Lori Heilman has also experienced the benefits of being part of a pastors’ spouses peer group. Her group, called First Ladies of Classis Heartland in the state of Iowa, has become a haven for her and the other spouses involved. “Our group is safe place where concerns, struggles, and joys can be shared with complete confidentiality,” Heilman says.
“I think healthy pastor families are vital if we want a pastoral ministry to be effective,” says Heilman, whose husband, David was ordained in 1987. “Pastors are often under a lot of stress, and often, the spouses have no way of knowing what exactly is going on. Many church matters are confidential, so the pastor isn’t free to discuss things,” she says. “If the pastor’s spouse doesn’t have support and faces these challenges alone, it definitely puts added stress on the family.”
A peer group provides a place where spouses like Heilman can speak openly and ask questions of others who have faced similar challenges. “I think we all feel free to call on the other members of our group for advice, encouragement, or prayer whenever we are facing a struggle,” she says. Heilman’s group, which also benefits from an SPE grant, was started by a few seasoned pastors’ wives who wanted to reach out and help spouses who were new to a life in ministry. “God has blessed our group beyond what we ever would have imagined,” Heilman says.
For the Many Hats You Wear
In addition to providing grants for pastors’ spouse peer groups, SPE also sponsors bi-annual conferences to recognize and encourage pastors’ spouses. “For the Many Hats You Wear,” a conference held this past September in Grand Rapids, Michigan, did just that for the 84 pastors’ wives that attended. Although the conference was open to pastors’ spouses of either gender, only women responded to the invitation to attend the conference this time around.
“The conference for pastors’ spouses helped me as a woman, as a mom, as a wife,” says Ruth Ann Schuringa, whose spouse, Erick, serves a church in Brampton, Ontario. “I was rejuvenated spiritually and I connected with new and old friends,” she says.

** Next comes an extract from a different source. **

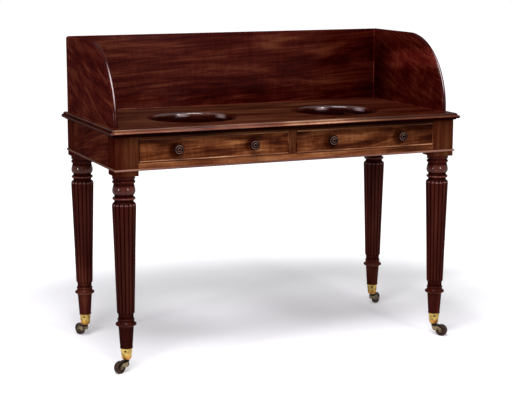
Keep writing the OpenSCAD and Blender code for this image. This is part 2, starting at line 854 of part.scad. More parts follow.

“If pastors’ spouses are supported appropriately, they can begin to feel a full part of the congregation, using their gifts where they are gifted, having friends like anyone else,” Schuringa says. While Schuringa says she has always felt well supported in her role as pastor’s spouse, she has witnessed situations where a lack of support has led to despair. “Some pastor’s spouses become bitter because of the hurt, the lack of friends, the unfair demands made on them and their kids,” says Schuringa.
Marlene Vanderburgh became a pastor’s spouse when her husband, John, entered the ministry as a second career in 2005. At the time, the couple had three children and had been married 11 years. Vanderburgh she says she is “still learning” about her role as pastor’s spouse, and the conference supported her on that journey. “It helped me tremendously,” Vanderburgh says. “Being with other spouses and hearing their joys and stresses made me realize that I am not unique in my role. The conference also helped me realize that being a pastor’s spouse is a role and not solely who I am,” she says.
Bernice Steenbergen on the other hand has 19 years as a pastor’s spouse under her belt. Her spouse, Henry, was ordained nearly two decades ago, and together they’ve served churches in Ontario, B.C. and now Alberta. Steenbergen attended her first pastors’ spouse conference two years ago in Toronto, Ontario, and attended again this past fall in Grand Rapids. She recalls listening while the M.C. opened the Toronto conference with a simple, heartfelt thank you to pastors’ spouses on behalf of the whole denomination. “I choked up,” says Steenbergen, her emotions taking her by surprise. “The speakers’ words caught me off guard. I really hadn't thought to attend the conference because of any need,” Steenbergen says.
What Steenbergen found so moving that day was the realization that she was appreciated and valued for the role she had played in the church’s ministry. Perhaps what pastors’ spouses need more than anything else is the easiest of all gifts for churches to give: simple gratitude.